The final document of the Vatican Council is the one we call the “Pastoral Constitution on the Church in the Modern World.” This document begins with a very beautiful sentence that expresses a truth, but also is a profound challenge. It gives us direction on what it means to be one human family. The document begins: “The joys and the hopes, the griefs and the anxieties of all peoples, especially the poor and the oppressed, are the joys, the hopes, the griefs and the anxieties of the church, of God’s people.” That is the way that we carry out being the light of the nations, that we accept everyone in the human family as our brother and sister so that the joys and the hopes of everyone, especially the poor and the oppressed in our world, these become the joys and the hopes of the followers of Jesus.

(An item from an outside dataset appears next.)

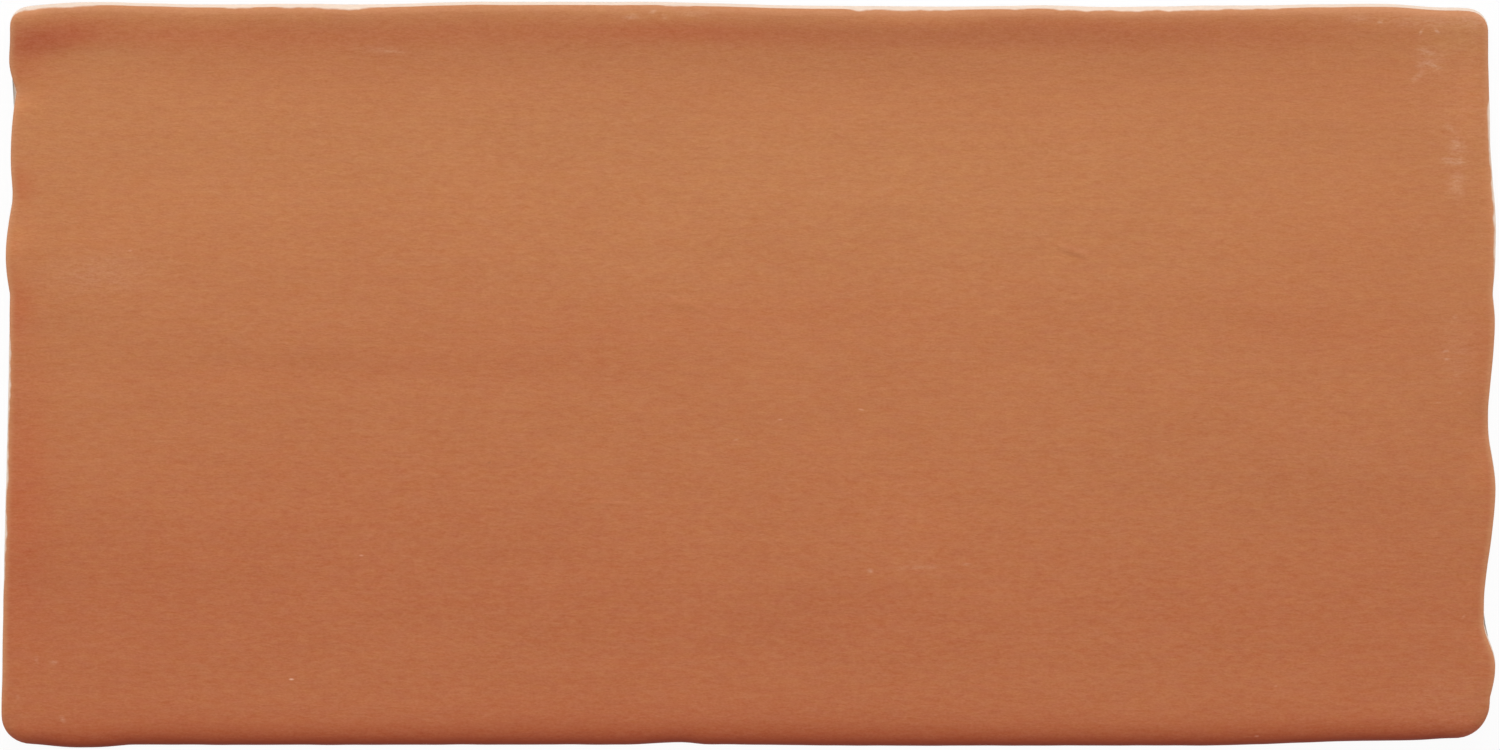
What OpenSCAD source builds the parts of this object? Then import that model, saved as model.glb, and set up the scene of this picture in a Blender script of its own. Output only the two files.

We insist that we are one human family, we reach out to our brothers and sisters, we share in their sufferings and their joys, their hopes, their griefs, their anxieties. We become one in a human family. Again, it seems to me the challenge to us today is very clear. We hear with great joy that God has sent God’s Word, Jesus, into our midst to proclaim the good news that we are all brothers and sisters and God is the one God of us all. Now the challenge is for us to live this message, to reach out to everyone in our human family, to accept every one as our brother or sister, a child of the same God. When we begin to do that in our attitudes and in our ways of acting, our world can change dramatically, and our neighborhoods and our community and our nation, in among all the nations, when we truly accept and act on the truth that God is the God of all, we are all brothers and sisters in the one human family, God’s family.

[Bishop Gumbleton preached this homily at St. Hilary Parish, Redford, Mich.]